Por: Rosendo Yugcha Changoluisa
Pueblo Kitukara, Comunicador Social
Agosto 28 de 2018
En un escenario caótico donde la macro economía impone las reglas de juego a través del discurso de la competencia desleal, el egoísmo acumulador y el despilfarro y donde la garantía de derechos humanos parece quedar como una simple limosna ¿a quién se le ocurre hablar de interculturalidad?
Entender la interculturalidad como un proyecto político civilizatorio es poner en duda el paradigma del éxito vigente en la actualidad, en el que anular al adversario es lo fundamental, más allá incluso de la ética. Implica romper el paradigma del valor de uso de lo material que está en medio de las relaciones sociales como una traba cotidiana que impide generar condiciones de igualdad, necesarias en un diálogo intercultural.
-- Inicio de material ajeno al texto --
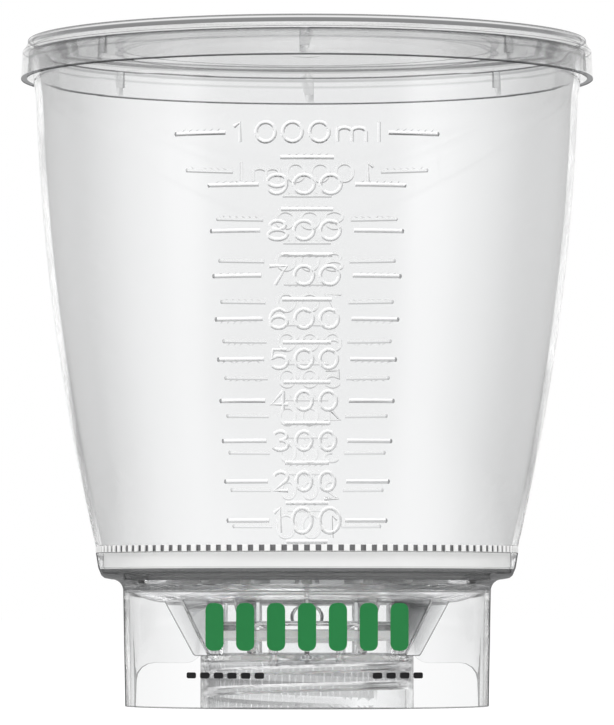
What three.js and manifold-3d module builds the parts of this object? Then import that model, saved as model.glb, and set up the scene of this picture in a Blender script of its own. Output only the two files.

Es abrir la mente superando la autocensura y discriminación.
No es posible hablar de interculturalidad ocultando o negando una hegemonía cultural de la cual seguimos más dependientes que nunca. La segunda independencia todavía es posible. No se puede interculturalizar una sociedad manteniendo relaciones de dominación maquilladas al natural por un sistema de distribución inequitativa de la riqueza auspiciado por la dictadura del libre mercado.
Los sistemas políticos que insisten en perseguir únicamente relaciones mas justas en lo económico, estarán incompletos en tanto no hagan un esfuerzo por promover una re significación del valor que damos a lo material. Mientras sigamos bajo el imperio del disfrute interminable de las cosas persiguiendo una felicidad inalcanzable, los esfuerzos para vivir una dialéctica de la diversidad otorgándole valor a la diferencia serán ejercicios vacíos de interculturalidad.
El sistema neoliberal que domina el pensamiento latinoamericano está respondiendo con posiciones ultra conservadoras y nacionalistas a las crisis de las economías de la región; caso concreto el drama del pueblo venezolano. Sería un error histórico querer construir un proyecto intercultural solamente desde una base política, sin fundamentarla desde lo filosófico con una ruptura del paradigma capitalista que enajena el espíritu humano alejándolo de su esencia natural y ancestral.
Tampoco deberíamos estacionarnos en el discurso étnico de la interculturalidad que con justa razón busca reivindicar el reconocimiento de los pueblos y nacionalidades indígenas, negros y montubios. Quizá podríamos caer más pronto en funcionalizar la insurgencia a través de la comercialización de los saberes y prácticas sin un aparente trasfondo político mayor que la acumulación de capital.
La disputa del poder si bien esta mediada por la dimensión económica, no se resuelve sólo ahí, pues en muchos casos es empujada hacia ese pozo sin fondo por el propio sistema perverso, para anular al adversario. La dimensión política estratégica que puede perennizar las ideologías, procesos y referentes es la simbólica, el contenido, el fondo más que la forma.
Paradójicamente, mientras escribo este artículo miro de reojo una aburrida película hollywoodense en la cual un profesor apela a un paradigma biológico celular para llamar la atención de sus alumnos, expresamente se dice “si todas las células se proponen trabajar en conjunto, todo el sistema se regenera”. El reto no es de un país, una región o un continente, es de la humanidad.